The number of teeth on the rear sprocket is =\({N_{\rm{R}}}\).

Let \({R_{\rm{F}}}\) and \({R_{\rm{R}}}\) be the radii of the front and rear sprockets, respectively.

The spacing between the teeth in both the sprockets is equal.
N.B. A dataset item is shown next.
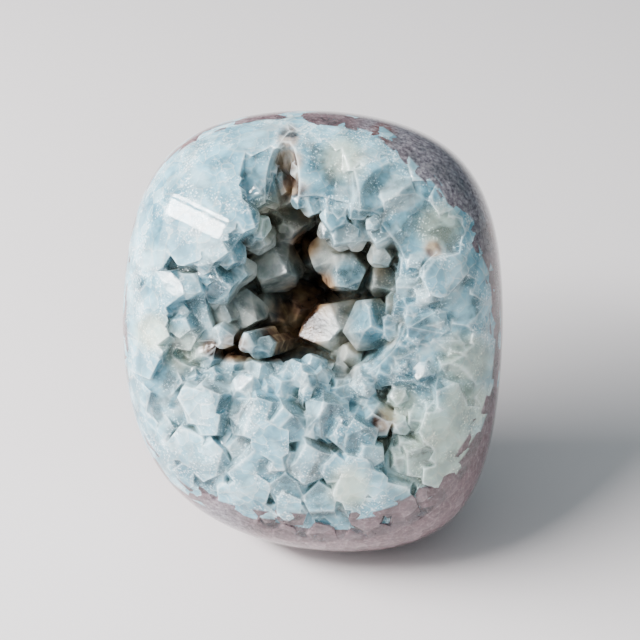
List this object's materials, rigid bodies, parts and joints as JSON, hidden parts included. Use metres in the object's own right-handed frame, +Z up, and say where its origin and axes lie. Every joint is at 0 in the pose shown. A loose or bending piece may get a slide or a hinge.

If this spacing is equal to d, then the product of this spacing and the number of teeth in a sprocket is equal to the circumference of the sprocket.

For the front sprocket,

\(\begin{aligned}{c}2\pi {R_{\rm{F}}} = d{N_{\rm{F}}}\\{R_{\rm{F}}} = \frac{{d{N_{\rm{F}}}}}{{2\pi }}\end{aligned}\) ... (i)

For the rear sprocket,

\(\begin{aligned}{c}2\pi {R_{\rm{R}}} = d{N_{\rm{F}}}\\{R_{\rm{R}}} = \frac{{d{N_{\rm{R}}}}}{{2\pi }}\end{aligned}\) ... (ii)

The linear speed of the chain when passing through the front sprocket is:

\({v_{\rm{F}}} = {R_{\rm{F}}}{\omega _{\rm{F}}}\)

The linear speed of the chain when passing through the rear sprocket is:

\({v_{\rm{R}}} = {R_{\rm{R}}}{\omega _{\rm{R}}}\)

Since the same chain runs over both front and rear sprockets, its linear velocity must remain the same, i.e.,

\(\begin{aligned}{c}{v_{\rm{F}}} = {v_{\rm{R}}}\\{R_{\rm{F}}}{\omega _{\rm{F}}} = {R_{\rm{R}}}{\omega _{\rm{R}}}\\\frac{{{\omega _{\rm{R}}}}}{{{\omega _{\rm{F}}}}} = \frac{{{R_{\rm{F}}}}}{{{R_{\rm{R}}}}}\end{aligned}\)

On substituting the values of \({R_{\rm{F}}}\)and \({R_{\rm{R}}}\)from equations (i) and (ii) in the above expression, you will get:

\(\begin{aligned}{c}\frac{{{\omega _{\rm{R}}}}}{{{\omega _{\rm{F}}}}} = \frac{{d{N_{\rm{F}}}}}{{2\pi }} \times \frac{{2\pi }}{{d{N_{\rm{R}}}}}\\\frac{{{\omega _{\rm{R}}}}}{{{\omega _{\rm{F}}}}} = \frac{{{N_{\rm{F}}}}}{{{N_{\rm{R}}}}}\end{aligned}\)

Thus, the angular velocity of the rear wheel of the bicycle is related to the angular velocity of the front sprocket by the above expression.

The ratio of the angular velocities of the rear sprocket to the front sprocket when \({N_{\rm{F}}} = 52\) and \({N_R} = 13\)is:

\(\begin{aligned}{c}\frac{{{\omega _{\rm{R}}}}}{{{\omega _{\rm{F}}}}} = \frac{{{N_{\rm{F}}}}}{{{N_{\rm{R}}}}}\\ = \frac{{52}}{{13}}\\ = 4\end{aligned}\)

Thus, the ratio of the angular velocity of the rear sprocket to the angular velocity of the front sprocket is \(4:1\).

The ratio of the angular velocities of the rear sprocket to the front sprocket when \({N_{\rm{F}}} = 52\) and \({N_R} = 13\)is:

\(\begin{aligned}{c}\frac{{{\omega _{\rm{R}}}}}{{{\omega _{\rm{F}}}}} = \frac{{{N_{\rm{F}}}}}{{{N_{\rm{R}}}}}\\ = \frac{{42}}{{28}}\\ = \frac{3}{2}\end{aligned}\)

Thus, the ratio of the angular velocity of the rear sprocket to the angular velocity of the front sprocket is 3:2.